Feb. 19, 2013 – Unintended consequences and related costs add to the challenges of assessing the benefits and costs of the Dodd-Frank Act, according to experts interviewed by the Government Accountability Office for a report on the act’s potential impacts.
The threat of such unintended consequences is one of the concerns NAFCU shares repeatedly with lawmakers and financial regulatory agencies, including NCUA and the CFPB. NAFCU is seeking to slow down the pace of new regulatory burden and to ensure new rules are released and implemented in a more streamlined fashion.
In a report sent to Congress last week, the GAO said it has yet to be able to quantify the costs of implementation of the Dodd-Frank Act. Institutions haven’t had the time or the information necessary to come up with good estimates; indeed, regulators have only begun to scratch the surface since many of the law’s rules have yet to be implemented or finalized.
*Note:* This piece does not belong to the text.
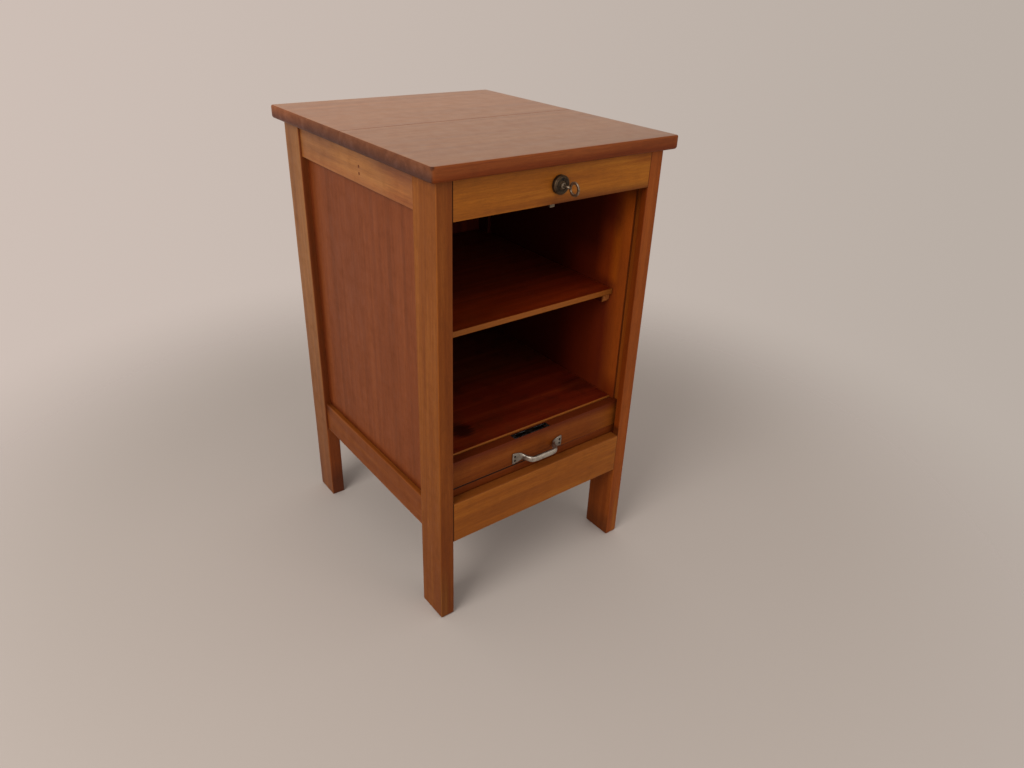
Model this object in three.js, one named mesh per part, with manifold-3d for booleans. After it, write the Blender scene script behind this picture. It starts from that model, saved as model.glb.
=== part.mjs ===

These are key points raised in “Financial Crisis Losses and Potential Impacts of the Dodd-Frank Act” (GAO-13-180). In other observations, the GAO said:
- The act “imposes compliance and other costs on financial institutions and restricts their business activities in ways that may affect the provision of financial products and services.”
- Financial institutions may respond to the reforms by passing increased costs to customers. “For example, banks could charge more for their loans or other services, which could reduce economic growth,” it said.
The report, 99 pages long, is available online.